>> BEGIN DATASET EXCERPT

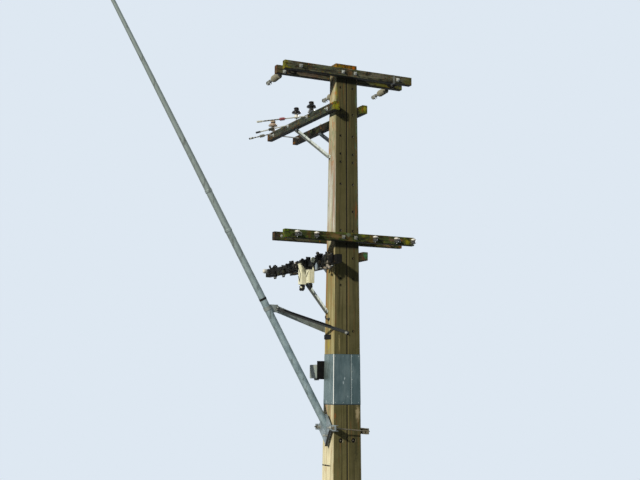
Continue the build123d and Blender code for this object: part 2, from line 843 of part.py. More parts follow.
# Fuse boxes on the left face of the left service arm, each with a strap up to the arm
service_outer = side_arm_seat(service_arm_height) + arm_thickness + seat_gap
fuse_box_low = service_arm_height - fuse_box_drop
boxes = []
for y, height in zip(fuse_box_places, fuse_box_heights):
    body = block(
        (-service_outer - fuse_box_depth, y, fuse_box_low),
        (-service_outer, y + fuse_box_width, fuse_box_low + height),
    )
    body = fillet(body.edges().filter_by(Axis.Z), fuse_box_edge)
    strap_low = fuse_box_low + height - fuse_box_strap
    body += block(
        (-service_outer - box_plate_thickness, y + (fuse_box_width - fuse_box_strap) / 2, strap_low),
        (-service_outer, y + (fuse_box_width + fuse_box_strap) / 2, service_arm_height + fuse_box_strap),
    )
    boxes.append(body)
save("fuse_boxes", Compound(boxes))


# Fuse holders in a row: a base, a raised carrier and two cable glands below
def fuse_holder(high):
    """A holder with its back on the plane x = 0, facing -X, and its top at the height high."""
    base = block((-fuse_base_depth, 0, -fuse_base_low), (0, fuse_base_width, high))
    base = fillet(base.edges().filter_by(Axis.Z), fuse_edge)
    side_margin = (fuse_base_width - fuse_carrier_width) / 2
    carrier = block(
        (-fuse_base_depth - fuse_carrier_depth, side_margin, fuse_carrier_margin - fuse_base_low),
        (-fuse_base_depth / 2, fuse_base_width - side_margin, high - fuse_carrier_margin),
    )
    holder = base + chamfer(carrier.faces().sort_by(Axis.X)[0].edges(), fuse_edge)
    for spread in (-fuse_gland_spread, fuse_gland_spread):
        gland_place = Pos(-fuse_base_depth / 2, fuse_base_width / 2 + spread, -fuse_base_low - fuse_gland_length)
        holder += gland_place * Cylinder(fuse_gland_radius, fuse_gland_length, align=upward)
    return holder


holders = []
for y, high in zip(fuse_holder_places, fuse_holder_highs):
    holders.append(Pos(-service_outer, y, service_arm_height) * fuse_holder(high))
save("fuse_holders", Compound(holders))

# Fixings on the left pole's outer face: a thin earthing strip and a moulded saddle
strip_face = pole_width(strip_height) + seat_gap
strip_end = half_depth(strip_height) - arris
strip = block(
    (-strip_face - strip_thickness, strip_front_inset - strip_end, strip_height),
    (-strip_face, strip_end, strip_height + strip_width),
)
saddle_face = pole_width(saddle_low) + seat_gap
saddle_end = half_depth(saddle_low) - arris
saddle = block(
    (-saddle_face - saddle_thickness, saddle_end - saddle_length, saddle_low),
    (-saddle_face, saddle_end, saddle_low + saddle_height),
)
save("pole_straps", Compound([strip, saddle]))
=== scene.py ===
# %% [markdown]
# A twin concrete line pole, dressed in Blender
#
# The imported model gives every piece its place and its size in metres. This notebook leaves those
# solids where they are, gives each one a finish, and adds the small things that show from the
# street: nuts, hooks, nails, seams, tie wires and lichen.

# %% Load the frame
import math
import random
import bmesh
import bpy
from mathutils import Matrix, Vector


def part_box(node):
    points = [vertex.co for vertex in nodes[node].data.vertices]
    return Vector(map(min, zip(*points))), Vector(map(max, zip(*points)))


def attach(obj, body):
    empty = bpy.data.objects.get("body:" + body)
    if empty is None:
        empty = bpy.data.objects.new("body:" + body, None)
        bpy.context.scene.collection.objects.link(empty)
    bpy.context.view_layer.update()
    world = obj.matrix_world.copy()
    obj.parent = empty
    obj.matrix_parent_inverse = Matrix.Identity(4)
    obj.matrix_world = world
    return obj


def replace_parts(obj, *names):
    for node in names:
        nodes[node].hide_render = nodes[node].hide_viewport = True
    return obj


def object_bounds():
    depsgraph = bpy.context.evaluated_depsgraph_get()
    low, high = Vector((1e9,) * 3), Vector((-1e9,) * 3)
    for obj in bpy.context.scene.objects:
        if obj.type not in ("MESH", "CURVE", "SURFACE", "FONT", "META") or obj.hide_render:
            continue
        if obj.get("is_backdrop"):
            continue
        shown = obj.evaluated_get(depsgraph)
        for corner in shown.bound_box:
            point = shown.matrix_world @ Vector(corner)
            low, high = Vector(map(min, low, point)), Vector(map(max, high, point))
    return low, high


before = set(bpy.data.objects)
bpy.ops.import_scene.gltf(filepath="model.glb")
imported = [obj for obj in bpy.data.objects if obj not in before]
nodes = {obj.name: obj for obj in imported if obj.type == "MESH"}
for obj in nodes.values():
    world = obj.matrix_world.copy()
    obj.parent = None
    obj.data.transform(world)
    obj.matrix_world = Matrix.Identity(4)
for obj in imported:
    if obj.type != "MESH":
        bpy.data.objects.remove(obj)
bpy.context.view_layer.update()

# %% [markdown]
# The camera stands well above the street, about 18 m to the front left of the pole, and looks up a
# little. Its place and lens come from a fit to the pole's edges, the ends of the crossarms and the
# rows of bolt holes. A lens shift would also straighten the uprights, but the photograph's own
# uprights lean a little, so the camera is simply pitched up.

# %% Camera
FRAME_WIDTH = 640
FOCAL_PIXELS = 1108.8
SENSOR_MM = 36.0
EYE = Vector((-8.3785, -16.3417, 5.1))
VIEW_YAW = math.radians(25.96)
VIEW_PITCH = math.radians(7.441)
VIEW_ROLL = math.radians(0.41)

camera_data = bpy.data.cameras.new("street_camera")
camera_data.sensor_width = SENSOR_MM
camera_data.lens = SENSOR_MM * FOCAL_PIXELS / FRAME_WIDTH
camera = bpy.data.objects.new("street_camera", camera_data)
bpy.context.scene.collection.objects.link(camera)
turn = Matrix.Rotation(-VIEW_YAW, 4, "Z") @ Matrix.Rotation(math.pi / 2 + VIEW_PITCH, 4, "X")
camera.matrix_world = Matrix.Translation(EYE) @ turn @ Matrix.Rotation(VIEW_ROLL, 4, "Z")
bpy.context.scene.camera = camera
print("lens:", round(camera_data.lens, 2), "mm")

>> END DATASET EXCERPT

[THE REQUEST] Which lines contain "link"? Show each of them.

[WRITTEN REPLY]
        bpy.context.scene.collection.objects.link(empty)
bpy.context.scene.collection.objects.link(camera)